The subject of advancement assumes a variety of aspects, and has different operations, according to circumstances. In what instances, and to what extent parol evidence is proper to show an advancement, must depend very much on the manner in which *393the case is presented. Should it be alleged, after the death of an intestate, that a child had been advanced by money or property, which he denied, and there existed no evidence whatever to prove any transfer of property or money to him from his parent, it would hardly be contended, that the general verbal declarations of the parent, unaccompanied by any act or writing or other evidence, would suffice to cut off the child from his inheritance; and when this point occurred in the case of Levering v. Rittenhouse, (4 Whart. 130) it was held that they would not. But should the father, by writing, clearly charge a child with such an advancement, it would be evidence to prove as well the fact of money or property transferred, as that the transfer was an advancement; as was held by this court in Hengst’s Case, (6 Watts 86).
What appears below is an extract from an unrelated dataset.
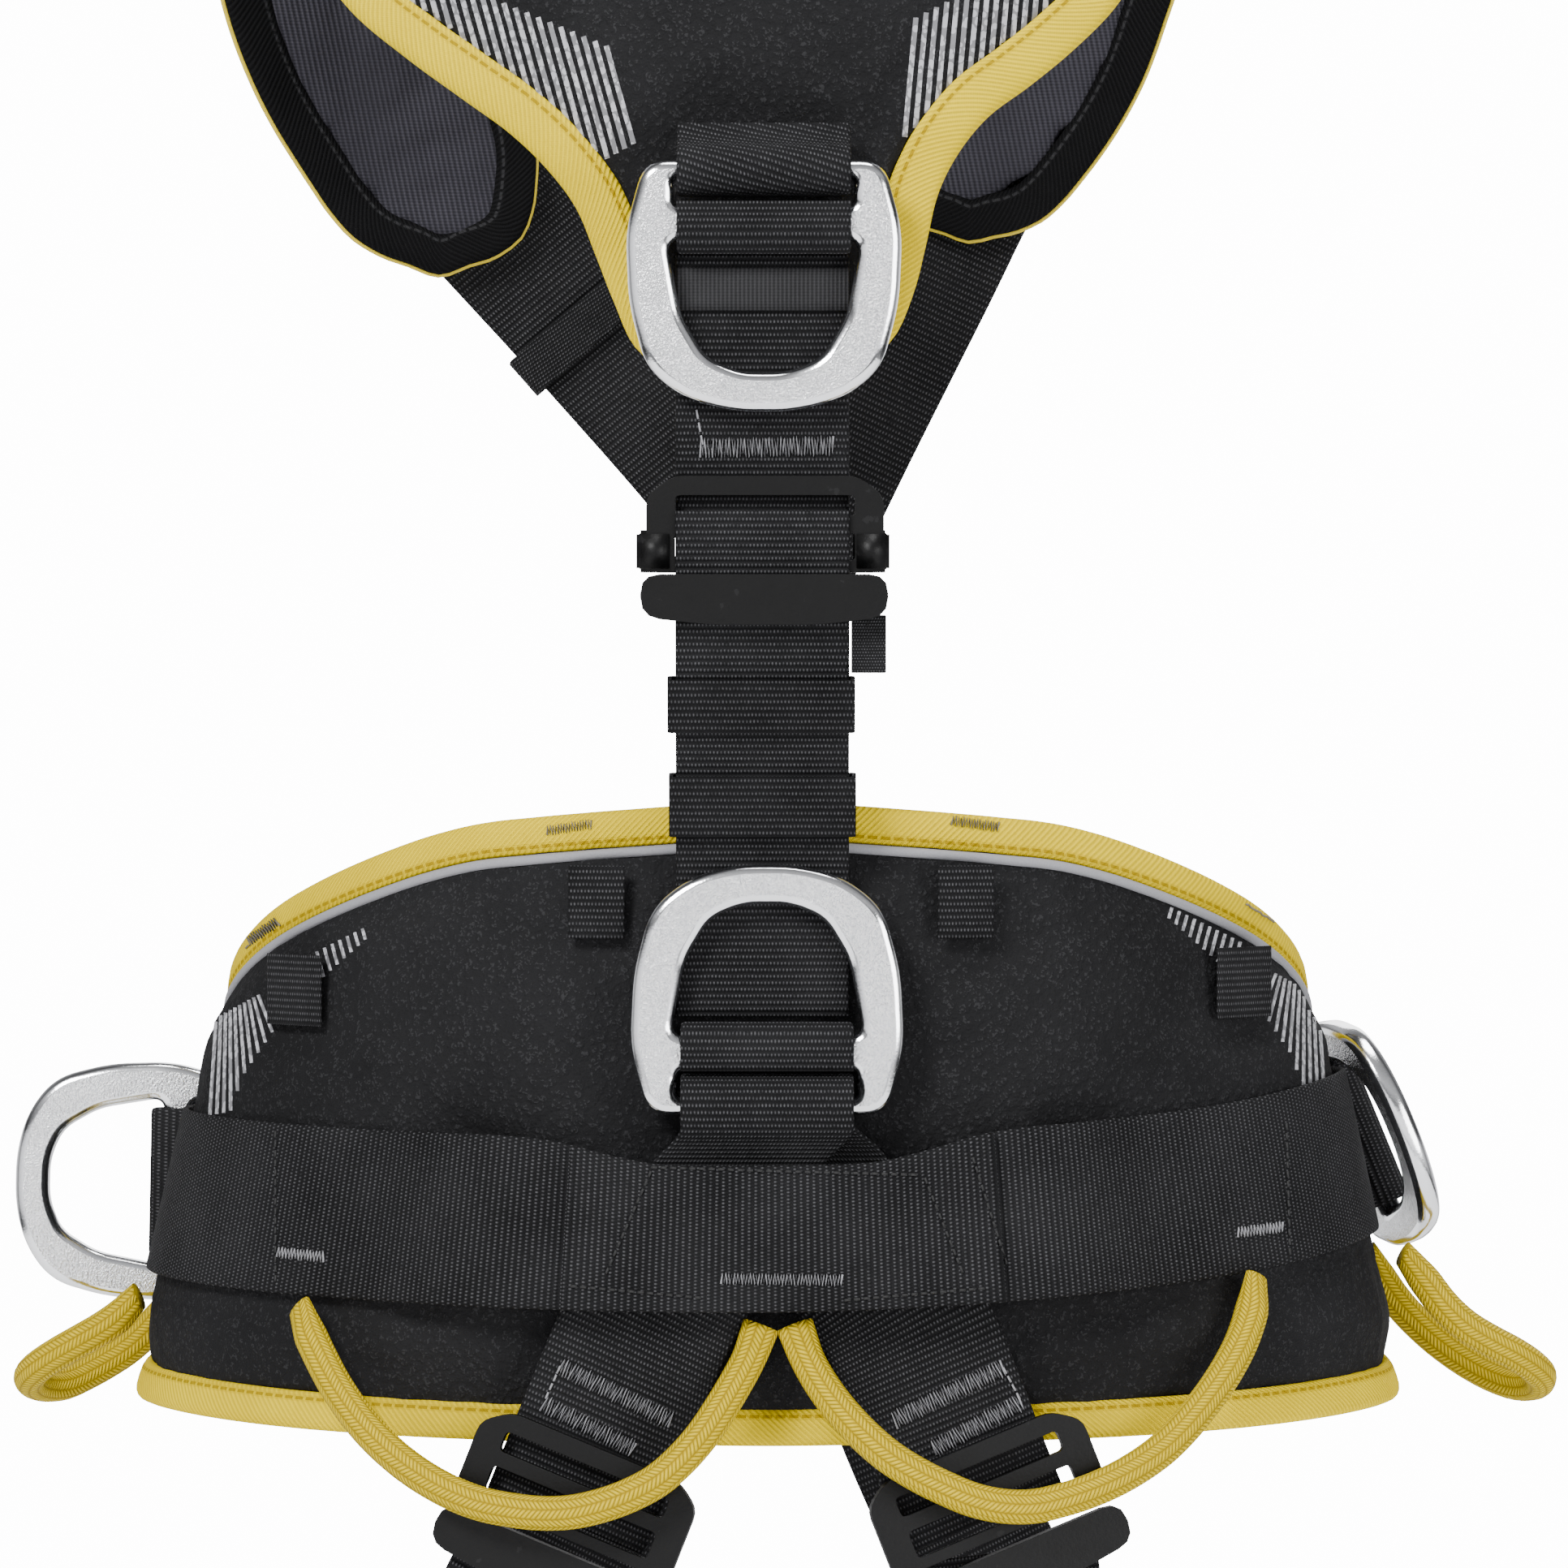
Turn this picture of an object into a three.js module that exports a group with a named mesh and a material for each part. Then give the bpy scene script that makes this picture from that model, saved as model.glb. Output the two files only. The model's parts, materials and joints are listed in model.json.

Again, should it appear by evidence aliunde, parol or otherwise, that money or property had passed from a father to his child, accompanied by contemporaneous declarations of the parent that it was an advancement, then, as part of the res gesta, such evidence would be good to explain the nature of the transaction, and, if believed, would fix its character as an advancement, as well in respect to the parent so giving, as the child so receiving, and their representatives. Thus, it has been held, that if the father, by his will, bequeath a legacy to his child, and after the making of his will, adeems it by an advancement of money during his lifetime, parol evidence of his contemporaneous declarations is admissible. Kreider v. Boyer, (10 Watts 54); Rosewell v. Bennet, (3 Atk. 77). So in Wentz v. Dehaven, (1 Serg. & Rawle 312) the father, by writing not sealed, declared his intention to be to forgive a mortgage debt due by his son, and this was held competent evidence for the purpose.

In these cases the fact of the transfer of property, and the nature of the transaction, are fixed by positive evidence which permanently affects all parties. But loose declarations of a parent, that he intended an existing debt should be an advancement, not substantiated by writing, not made to the child nor assented to by him, nor accompanied by any act, are not sufficient to destroy a debt secured by a legal instrument, in full force and obligation as such, and change it into a gift by way of advancement, whether offered by the son to defeat the recovery of the debt, or by the representatives of the father against the son to defeat his claim for a distributive share, as was the case of Levering v. Rittenhouse, (4 Whart. 130). There the declarations of the father that he had changed the debt due to him by the son into an advancement, were offered, not by the son to repel the claim for the debt, but against the son; for the debt being barred by the statute of limitations, the attempt was to set it up as an advancement in order to defeat the son’s action for a distributive share. But such declarations were held inadmissible, as not being of a sufficiently legal and fixed character permanently to bind the parties. If they *394would not be evidence against the son, they ought not to be evidence for him, when the turn of events alone might happen to make that desirable. For these reasons, in Kreider v. Boyer, (10 Watts 54) where the attempt was to defeat the recovery of a legacy by a father to his daughter, by showing, from the verbal declarations of the father, that the daughter’s husband had been advanced by the father by a payment of money, for which the father had taken the husband’s note a few months before the making of the will, the evidence was decided by this court to be inadmissible, it being held that a debt could not thus be changed into a gift; there must be an actual delivery of the note itself, or something equivalent, to constitute a donatio, whether inter vivos or causa, mortis.

Here the offer was not even to show declarations by the father to the son, concerning the bonds on which this suit is brought, but that in relation to other bonds, the father had stated his meaning in taking them, and that his general object or plan was, to give to his children money and take bonds from them, without designing they should be paid. The effect of allowing such evidence would be, not to rebut an equity, but to overthrow legal instruments by loose, general, and uncertain declarations, and to make something equivalent to a writing or will for the decedent, by words spoken at random. This would necessarily lead into a wide field, and the meaning of the decedent must in that case be collected from all that he had said at any time or place, and to all persons, concerning his affairs, and in the end leave only conjecture to rest on, to be applied at discretion. Rights so important to families as those depending on advancement, require more safe and permanent rules to govern them.

The decision of this bill of exceptions makes it unnecessary to examine the other bill, it being an .offer of rebutting evidence merely.

Judgment reversed, and venire facias de novo awarded.